Simulation of the dynamic behavior of a rectangular single-phase natural circulation vertical loop with asymmetric heater

Abstract

The critical capability of Natural circulation flow for the removing heat has been demonstrated and are widely used in the industry particularly received notable attention to improve passive safety and decrease running expenses in the latest version of nuclear reactors. Among the different type of natural circulation systems, the distinctive characteristics of single-phase natural circulation loops (NCLs), those involved even in very simplified models, are identified to be characterized by a deep complexity of chaotic behavior. In this investigation the experimental data gathered in the AKIAU-R-1P loop, a rectangular single-phase NCL through a test operation, are compared with the results of simulations obtained by one-dimensional RELAP5/Mod3.2 code and three-dimensional ANSYS FLUENT 17.1 computational fluid dynamic (CFD) code.

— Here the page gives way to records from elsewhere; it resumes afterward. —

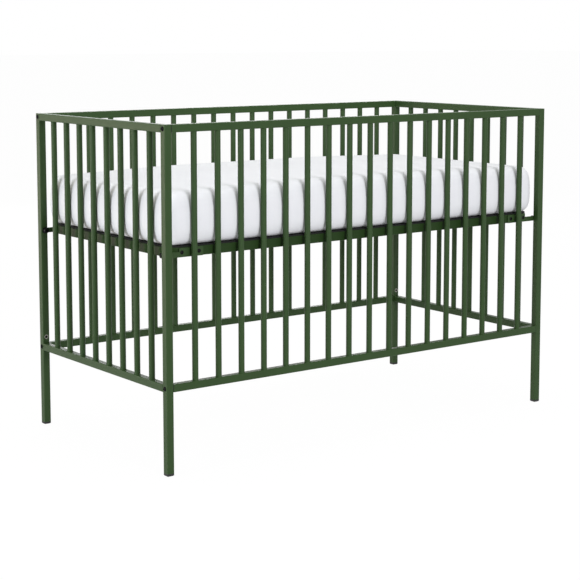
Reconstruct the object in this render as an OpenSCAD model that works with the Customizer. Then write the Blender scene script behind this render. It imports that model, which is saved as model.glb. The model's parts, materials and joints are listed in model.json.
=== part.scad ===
// Free-standing baby cot: a welded and bolted steel tube frame with round bars,
// a height-adjustable slatted base and a thick foam mattress.
// Sizes are in millimetres. X runs along the cot, Y across it and Z up from the floor.

/* [Overall size] */
// length over the corner posts
cot_length = 1262; // [1200:1:1340]
// width over the corner posts
cot_width = 640; // [600:1:700]
// height from the floor to the top of the rails
cot_height = 842; // [780:1:920]

/* [Tube frame] */
// outside size of the square tube for posts and rails
tube = 19; // [17:0.5:22]
// wall thickness of the square tube
tube_wall = 1.2; // [1:0.1:2]
// outside corner radius of the square tube
tube_corner = 1.8; // [1:0.1:3]
// height of the bottom rails' underside above the floor
bottom_rail_z = 203.5; // [150:0.5:260]
// thickness of the steel cap that closes each post
cap_thickness = 2; // [1:0.5:4]
// visible height of the plastic foot under each post
foot_height = 6; // [4:0.5:15]
// length of the plug that goes up into the post
foot_plug_length = 16; // [10:1:30]

/* [Bars] */
// diameter of the round bars
bar_diameter = 15; // [12:0.5:16]
// wall thickness of the round bars
bar_wall = 1; // [0.8:0.1:1.5]
// number of bars in each long side
side_bars = 17; // [15:1:19]
// number of bars in each short end
end_bars = 8; // [7:1:9]
// clear gap between a post and the first bar of a long side
side_first_gap = 60.5; // [50:0.5:64]
// clear gap between a post and the first bar of a short end
end_first_gap = 55.5; // [50:0.5:64]

/* [Side panel joints] */
// thread diameter of the bolts that hold the long sides
panel_bolt = 6; // [5:1:8]
// head diameter of those bolts
panel_head = 12; // [10:0.5:15]
// head height of those bolts
panel_head_height = 3.4; // [2.5:0.1:5]
// thickness of the black plug flange seen between rail and post
plug_flange = 1.2; // [0.8:0.1:2]
// depth of the plug inside the rail
plug_depth = 24; // [16:1:40]

/* [Mattress base] */
// height of the four base bolts above the floor, base in its upper position
base_bolt_z = 530; // [450:1:560]
// gap left under the base in its lower position, down to the bottom rails
low_gap = 11; // [6:0.5:40]
// gap between each end of the base and the inside of the end rails
base_end_gap = 7; // [4:0.5:12]
// outside radius of the base's bent corners
base_corner = 38; // [34:1:44]
// height of the base's rectangular tube
base_rail_height = 23; // [20:0.5:30]
// width of the base's rectangular tube
base_rail_width = 15; // [12:0.5:20]
// thickness of the corner lugs
lug_thickness = 3; // [2:0.5:5]
// height of the narrow end of a lug, round the bolt
lug_neck = 13; // [12:0.5:18]
// length of the narrow end of a lug, up to the post
lug_neck_length = 32; // [30:0.5:36]
// clearance between each lug and the post it slides past
lug_clearance = 0.5; // [0.3:0.1:1]
// length of a lug's wide part along the base rail
lug_length = 68; // [60:1:80]
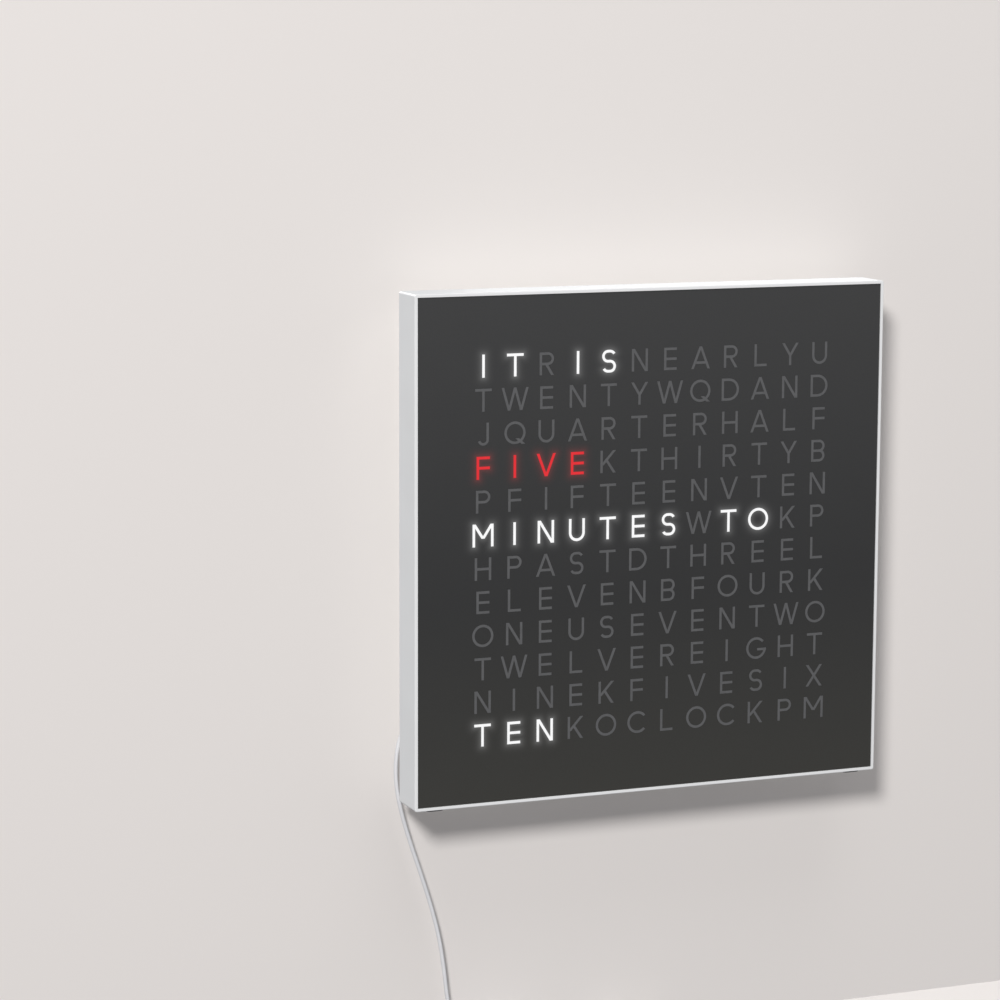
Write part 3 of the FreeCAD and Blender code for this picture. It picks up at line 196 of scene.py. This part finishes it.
def moulded(name, colour, roughness, grain=0.4 * MM, depth=0.006 * MM, mottle=0.04, soften=0.0, **sockets):
    """Moulded plastic or rubber: a fine spark texture, and faint changes of tone and gloss."""
    made, tree, shader, coords = surface(name, **sockets)
    broad = noise(tree, coords, 24 * MM, 5.0)
    fine = noise(tree, coords, grain, 4.0)
    tone = shades(tree, broad, scaled(colour, 1 - mottle), scaled(colour, 1 + mottle))
    tree.links.new(tone, shader.inputs["Base Color"])
    tree.links.new(between(tree, broad, roughness - 0.05, roughness + 0.05), shader.inputs["Roughness"])
    bump = add(tree, "Bump", {"Height": fine, "Strength": 0.6, "Distance": depth})
    if soften:
        edge = add(tree, "Bevel", {"Radius": soften}, samples=6)
        tree.links.new(edge.outputs["Normal"], bump.inputs["Normal"])
    tree.links.new(bump.outputs["Normal"], shader.inputs["Normal"])
    return made


def plated(name, colour, roughness, stretch, depth=0.002 * MM):
    """Bright metal with fine lines left by rolling or plating."""
    made, tree, shader, coords = surface(name, Metallic=1.0)
    lines = noise(tree, coords, 0.5 * MM, 3.0, stretch)
    stain = noise(tree, coords, 4 * MM, 4.0)
    tree.links.new(shades(tree, stain, scaled(colour, 0.86), colour), shader.inputs["Base Color"])
    tree.links.new(between(tree, lines, roughness - 0.08, roughness + 0.12), shader.inputs["Roughness"])
    bump = add(tree, "Bump", {"Height": lines, "Strength": 0.5, "Distance": depth})
    tree.links.new(bump.outputs["Normal"], shader.inputs["Normal"])
    return made


def turned(name, colour, roughness, centre):
    """Metal disc with rings brushed into it about a centre."""
    made, tree, shader, coords = surface(name, Metallic=1.0)
    place = add(tree, "Mapping", {"Vector": coords, "Location": -centre}).outputs["Vector"]
    waves = {"Vector": place, "Scale": 900.0, "Distortion": 1.5, "Detail": 3.0, "Detail Scale": 40.0}
    rings = add(tree, "TexWave", waves, wave_type="RINGS", rings_direction="Y").outputs["Fac"]
    stain = noise(tree, coords, 3 * MM)
    tree.links.new(shades(tree, stain, scaled(colour, 0.9), colour), shader.inputs["Base Color"])
    tree.links.new(between(tree, rings, roughness - 0.06, roughness + 0.08), shader.inputs["Roughness"])
    bump = add(tree, "Bump", {"Height": rings, "Strength": 0.4, "Distance": 0.004 * MM})
    tree.links.new(bump.outputs["Normal"], shader.inputs["Normal"])
    return made


def circuit_board(name, mask, track):
    """Solder mask over copper tracks that run up and across."""
    made, tree, shader, coords = surface(name, Roughness=0.38, Coat_Weight=0.3)
    turn = add(tree, "Mapping", {"Vector": coords, "Rotation": (math.pi / 2, 0.0, 0.0)}).outputs["Vector"]
    rows = {"Vector": turn, "Scale": 260.0, "Mortar Size": 0.035, "Brick Width": 1.6, "Row Height": 0.55}
    bricks = add(tree, "TexBrick", rows, offset=0.37).outputs["Fac"]
    wander = noise(tree, coords, 9 * MM, 1.0)
    mixed = add(tree, "Math", {0: bricks, 1: wander}, operation="MULTIPLY").outputs["Value"]
    tree.links.new(shades(tree, mixed, mask, track), shader.inputs["Base Color"])
    bump = add(tree, "Bump", {"Height": mixed, "Strength": 0.5, "Distance": 0.03 * MM})
    tree.links.new(bump.outputs["Normal"], shader.inputs["Normal"])
    return made


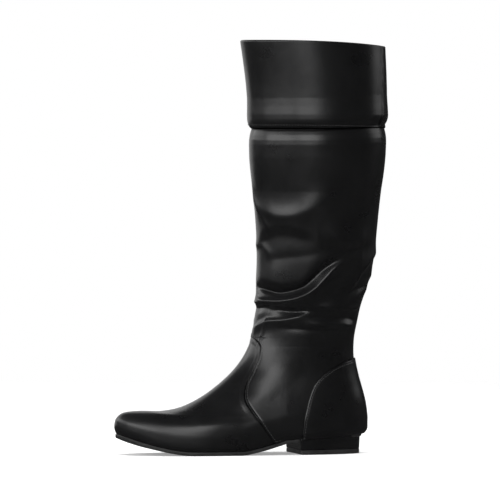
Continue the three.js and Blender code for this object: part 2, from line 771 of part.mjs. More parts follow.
// Slider in its own axes: x across the zip, y up along it, z away from the leather
function makeSlider() {
  const plate = new THREE.Shape();
  const half = sliderWidth / 2;
  const narrow = half * 0.72;
  plate.moveTo(-narrow, -sliderLength / 2);
  plate.lineTo(narrow, -sliderLength / 2);
  plate.quadraticCurveTo(half, -sliderLength / 6, half, sliderLength / 3);
  plate.quadraticCurveTo(half, sliderLength / 2, half * 0.5, sliderLength / 2);
  plate.lineTo(-half * 0.5, sliderLength / 2);
  plate.quadraticCurveTo(-half, sliderLength / 2, -half, sliderLength / 3);
  plate.quadraticCurveTo(-half, -sliderLength / 6, -narrow, -sliderLength / 2);
  const body = new THREE.ExtrudeGeometry(plate, {
    depth: wall + sliderRise,
    bevelEnabled: false,
    curveSegments: 5,
  });
  body.translate(0, 0, -wall);
  const outer = bridgeInner + bridgeBar;
  const arch = new THREE.Shape();
  arch.moveTo(-outer, -gap);
  arch.lineTo(-outer, bridgeHole + bridgeBar * 0.4);
  arch.quadraticCurveTo(-outer, bridgeHole + bridgeBar, -bridgeInner, bridgeHole + bridgeBar);
  arch.lineTo(bridgeInner, bridgeHole + bridgeBar);
  arch.quadraticCurveTo(outer, bridgeHole + bridgeBar, outer, bridgeHole + bridgeBar * 0.4);
  arch.lineTo(outer, -gap);
  arch.lineTo(bridgeInner, -gap);
  arch.lineTo(bridgeInner, bridgeHole);
  arch.lineTo(-bridgeInner, bridgeHole);
  arch.lineTo(-bridgeInner, -gap);
  arch.closePath();
  const bridge = new THREE.ExtrudeGeometry(arch, {
    depth: bridgeWidth,
    bevelEnabled: false,
    curveSegments: 4,
  });
  bridge.translate(0, 0, -bridgeWidth / 2);
  bridge.rotateZ(Math.PI / 2);
  bridge.rotateY(Math.PI / 2);
  bridge.translate(0, 0, sliderRise);
  return toSolid(body).add(toSolid(bridge));
}

// Pull tab in the slider's axes, hanging down along the zip from a cross bar under the bridge
function makePull() {
  const half = pullWidth / 2;
  const bar = pullThickness / 2;
  const holeEnd = bridgeInner + bridgeBar + 2 * pullPlay;
  const tab = new THREE.Shape();
  tab.moveTo(-half * 0.8, bar);
  tab.lineTo(half * 0.8, bar);
  tab.quadraticCurveTo(half, bar, half, -bar);
  tab.lineTo(half, -pullLength + half);
  tab.absarc(0, -pullLength + half, half, 0, -Math.PI, true);
  tab.lineTo(-half, -bar);
  tab.quadraticCurveTo(-half, bar, -half * 0.8, bar);
  const hole = new THREE.Path();
  const holeHalf = bridgeWidth / 2 + pullPlay;
  hole.moveTo(-holeHalf, -bar);
  hole.lineTo(-holeHalf, -holeEnd);
  hole.lineTo(holeHalf, -holeEnd);
  hole.lineTo(holeHalf, -bar);
  hole.closePath();
  tab.holes.push(hole);
  const geometry = new THREE.ExtrudeGeometry(tab, {
    depth: pullThickness,
    bevelEnabled: false,
    curveSegments: 6,
  });
  geometry.translate(0, 0, -pullThickness / 2);
  return toSolid(geometry);
}

const leather = { color: 0x1c1c1e, roughness: 0.45, metalness: 0 };
const rubber = { color: 0x161616, roughness: 0.7, metalness: 0 };
const lining = { color: 0x2b2a29, roughness: 0.85, metalness: 0 };
const tapeCloth = { color: 0x121213, roughness: 0.9, metalness: 0 };
const darkMetal = { color: 0x55565a, roughness: 0.3, metalness: 1 };

function meshOf(name, solid, finish) {
  const mesh = new THREE.Mesh(toGeometry(solid), new THREE.MeshStandardMaterial(finish));
  mesh.name = name;
  return mesh;
}

const boot = new THREE.Group();
boot.add(
  meshOf("upper", makeUpper(), leather),
  meshOf("heel_counter", makeCounter(), leather),
  meshOf("cuff", makeCuff(), leather),
  meshOf("outsole", makeOutsole(), rubber),
  meshOf("insole", makeInsole(), lining),
  meshOf("heel_block", makeHeel(), leather),
  meshOf("heel_top_piece", makeTopPiece(), rubber),
  meshOf("zip_tape_front", makeZipTape("front"), tapeCloth),
  meshOf("zip_tape_back", makeZipTape("back"), tapeCloth),
  meshOf("zip_coil", makeCoil(), tapeCloth),
);

const zipHead = new THREE.Group();
zipHead.applyMatrix4(sliderFrame().matrix);
const pull = meshOf("zip_pull", makePull(), darkMetal);
pull.position.z = pivotOut;
zipHead.add(meshOf("zip_slider", makeSlider(), darkMetal), pull);
boot.add(zipHead);

export default boot;
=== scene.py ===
# Knee-high slouch boot for the left foot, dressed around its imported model
import math

import bmesh
import bpy
import numpy as np
from mathutils import Matrix, Vector


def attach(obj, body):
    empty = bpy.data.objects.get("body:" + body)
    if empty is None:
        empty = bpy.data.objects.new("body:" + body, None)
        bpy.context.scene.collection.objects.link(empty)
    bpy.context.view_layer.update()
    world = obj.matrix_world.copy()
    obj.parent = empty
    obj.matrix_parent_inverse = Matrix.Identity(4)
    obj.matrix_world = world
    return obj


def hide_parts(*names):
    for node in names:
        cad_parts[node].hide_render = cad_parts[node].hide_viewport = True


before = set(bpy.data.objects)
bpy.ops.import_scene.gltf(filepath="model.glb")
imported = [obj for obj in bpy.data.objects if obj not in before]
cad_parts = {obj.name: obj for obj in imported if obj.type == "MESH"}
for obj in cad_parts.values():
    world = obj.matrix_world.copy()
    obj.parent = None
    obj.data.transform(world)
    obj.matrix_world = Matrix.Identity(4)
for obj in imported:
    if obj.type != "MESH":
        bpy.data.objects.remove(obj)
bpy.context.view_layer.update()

mm = 0.001
weldGap = 0.02 * mm  # vertices nearer than this become one

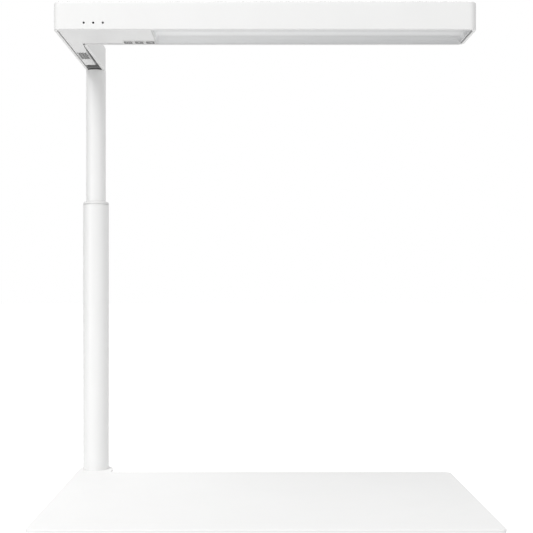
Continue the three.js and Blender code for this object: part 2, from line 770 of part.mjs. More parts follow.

The experimental data, including time histories of the temperature difference over the heater, was almost similar to the predicted simulation results of RELAP5 and ANSYS FLUENT. The RELAP5 code has the capability of prediction the status at low power levels (stable mode) with adequate correctness rather than CFD code whereas when the system is unstable at higher power, CFD indicates further oscillatory behavior in comparison with RELAP5 code and experimental data. The CFD code was functional in presenting the diffusive phenomena which could not be estimated by the RELAP5 one-dimensional model.